Meg then asks me, “What kind of birthday card are you looking for?”

“Huh? Um… how about one that says Happy Birthday?”

“They all say that. Well, actually some don’t. What I meant is, who is the card for?”

“Oh. My son.”

“Over here. Follow me.”

Criminy! We walk past a gauntlet of hundreds upon hundreds of specialty cards designed to be sent by cousins, aunts, uncles, grandparents, friends, in-laws, out-laws, current lovers, clandestine lovers, and prison cell-mates. Finally we arrive at the section labeled “Son” – right next to the Son-in-law section and just above the Juvenile Son section. I guess it’s a rather slow day in the card store, because Meg is hanging around, watching me as I look over the cards. Or maybe she’s just worried I’ll run off with a bunch of birthday cards and sell them out of the trunk of my car. I hear the “To my Secretary/Mistress on her Birthday” is a real high demand item.

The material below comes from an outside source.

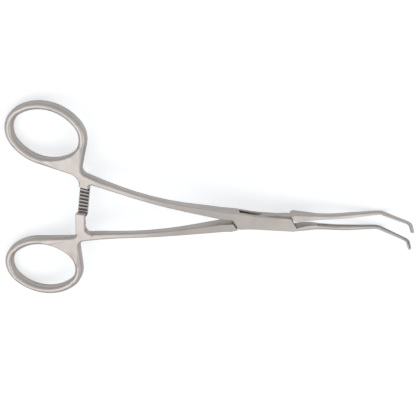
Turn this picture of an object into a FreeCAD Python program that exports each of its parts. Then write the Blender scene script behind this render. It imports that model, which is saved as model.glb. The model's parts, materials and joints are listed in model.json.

The very first card I grab says, “To Son on his Birthday.” I can’t help but notice Meg hovering over me while I’m smiling a bit, shaking my head with disbelief at the card.

“Is there something wrong?” she asks.

I can feel the devilish temptation to be snarky coming on. (Don’t do it, you’ll feel bad about it later. Must resist! Must not say something snarky. Must not… … … dammit!) I can’t help myself.

“You know Meg, I’m pretty sure my son knows it’s his birthday, and that’s why we’re sending him a card. He’s in college you see. Yes, smart kid. And I am totally convinced he knows he’s our son. Why, just last week he asked me for money – again. I’d say he’s got the son thing down pat. So I’m not sure we need a card that tells him who he is and why we’re sending it.”

She offers a smile. “Nothing wrong with being crystal clear.”

“I suppose so, but tell me, who is this on the cover of the card?”

“Oh, it’s just a picture of a young man – fishing.”

“But the young man in the picture is not my son. And my real son doesn’t fish. Why would I send my son a card that says, ‘To Son on his Birthday’ with a picture of a strange young man doing something my son doesn’t do?” Actually I’m starting to get confused myself.

She offers, “Well, if you don’t want that card, we’ve got plenty more right here. What are you looking for?”

“How about one that says Happy Birthday?”

Meg is no longer smiling, and I feel a bit guilty about my snarkiness. “I’m sorry, I don’t mean to be a smart-ass. Let me look through these and I’ll try to find one on my own.” I start to go through the assorted cards. Sheesh! What a collection!

  • Son, we are so proud of you on your Birthday. (What, no one is proud on the other 364 days?)
  • What is a Son? (Are you kidding me?)
  • For a Special Son. (I feel sorry for all those regular sons.)

Finally! A card that just says Happy Birthday on the outside. I pick it up and open it to read what is written on the inside.


Gaaaaa!!!!

“Oh Meg?”

“Yes?”

“Do you have blank cards?”

“On the side wall.”

Thankfully, I found a nice collection of blank card stock – you know, the kind with the innocuous design on the outside and completely blank on the inside. As I approach the register to pay, a very nice, perky store manager asks me if I’d like to buy some Halloween cards.


“Er… um… People send out cards for Halloween???”

I could see Meg out of the corner of my eye bolting for the back of the store. I guess it must have been time for her work break.